The Eagles say a big point of emphasis this week has been adjusting to the adjustments teams have made to their running game. With Vick expected to return to the lineup at less than 100 percent, it's unlikely he's going to run for 79 yards on seven carries, and it might not be advisable to put the offense on his shoulders at all.

That would lead us back to McCoy, and Kelce.

Kelce said he studied the Oct. 7 Giants tape intently, wanting to learn "why [the d-tackle's] sliding across in these situations and not these? Whether I'm giving away anything, why is he beating me so clean on it? Stuff like that."

"The best thing about Jason is, if something happens to him, he focuses very hard on what to fix, to not let it happen again," right guard Todd Herremans said.

Kelce said Kelly's message to him right after that game was not quite what Kelly said to reporters yesterday.

"It was basically, 'Mistakes in victory are often forgotten, but no less important,' " Kelce recalled. "He knew that I struggled. On the field, he knew that I was having a rough game . . . he knows that I take it pretty hard, so he was just trying to make sure I was on top of it."

Kelce said he thinks he knows how to fare better against the stunt the Giants used against him. But in general, teams are teeing off against the Eagles' run game, keying on McCoy, who has gained 685 yards on 141 carries, crowding the box with extra players, daring the quarterback to beat press/man coverage with deep passing.
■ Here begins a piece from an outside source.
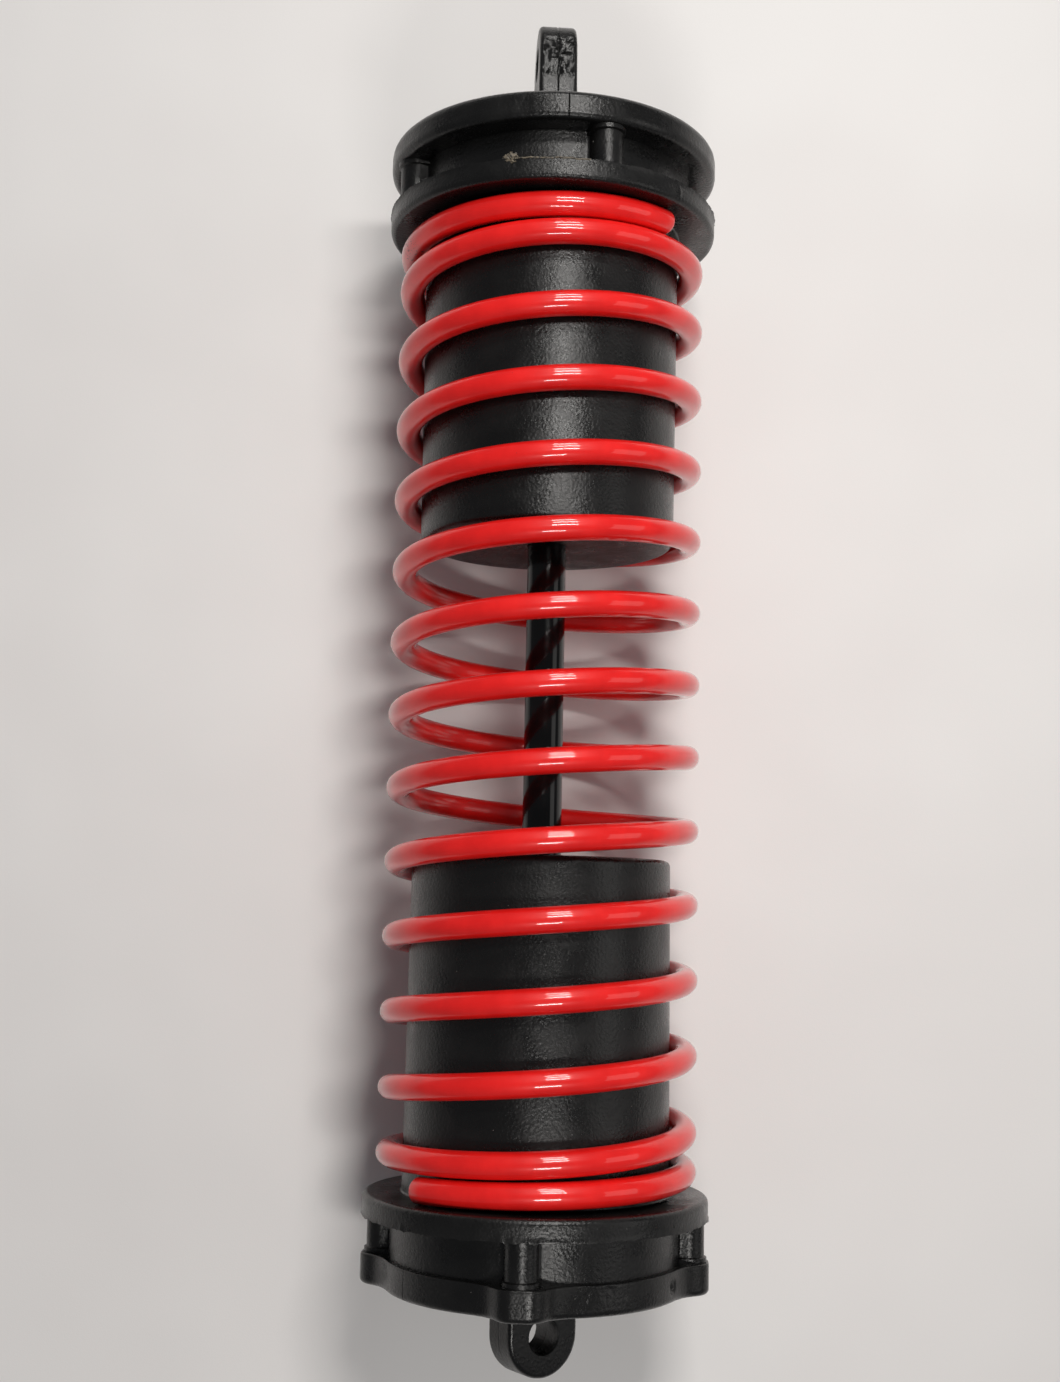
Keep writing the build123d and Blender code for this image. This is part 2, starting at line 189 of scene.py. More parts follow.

Sometimes the Eagles have done that, most notably with Foles in the second half against the Giants and in Tampa. Other times their offense has sputtered.

"We were so successful, with one of our run plays in particular, the inside zone play, the first four or five games, teams have done everything they can to pack the box, stop that play in particular," Kelce said. "It's frustrating from an offensive-line standpoint, because there's still yards out there, but teams are doing a lot better job now of game-planning than they were early in the year, for that play in particular. But it still comes down to, in a lot of instances, especially this last week [against Dallas], to just guys making blocks. I feel like we did a lot better job making blocks early in the season than we have the last few weeks."

McCoy said yesterday that one problem in facing the Giants is that "they've got some guys up front who are pretty good," even more so this time, with defensive tackle Linval Joseph back from injury and recently acquired linebacker Jon Beason playing well in the middle.

"We took some things out of that game, these last few games," McCoy said yesterday. "I think we'll have a good matchup. I think we've made the right adjustments. Coach Kelly's good at that."

McCoy said his blockers weren't to blame for Sunday's 18-carry, 55-yard output against Dallas, that he "didn't show up . . . not really following the plays, doing my own thing . . . I was just trying to make too many things happen. I felt that was probably my worst performance since my rookie year. But I'll bounce back this week, for sure."

Though the Giants rank just 21st in the NFL against the run, in addition to giving McCoy problems, they swarmed all over Adrian Peterson on Monday night, holding the Vikings star to 28 yards on just 13 carries, as New York won for the first time this season.

Giants defensive lineman Justin Tuck told a conference call with Philadelphia-area reporters yesterday that with "this type of offense, you've got to kind of pick and choose your battles. In that [Eagles] game up here, we kind of put everything in the basket of stopping the run. That was something we were dedicated to doing."

Herremans said that in the first meeting, "their plan up front was to clog our zones that we were blocking, just kind of come up and press us at the line and kind of 'mush' everything up front."

One problem with the matchup is that the Giants have a really big, physical defensive line, keyed by 6-4, 350-pound Shaun Rogers. The Eagles' o-line generally is a leaner, more athletic bunch.

"They've got some good d-tackles; they play the run very well," Herremans said. "We've just got to be very sound in our technique, especially going against bigger guys, keep your feet moving, not lean so much. You have to be precise with the combo blocks."

"We've been working different plays; coach Kelly sprinkled some different things in this week," McCoy said.

McCoy, who called Kelce the "captain" of the offensive line, said the center has had a lot to do with McCoy's success.

"I've seen the difference from when I've had him and I haven't had him," McCoy said. Kelce went down for the season with a knee injury in the second week last season. "You can count on him for making the right calls . . . He'll be fine this game. Every player's going to go through that, where they don't play as good as they wanted to play."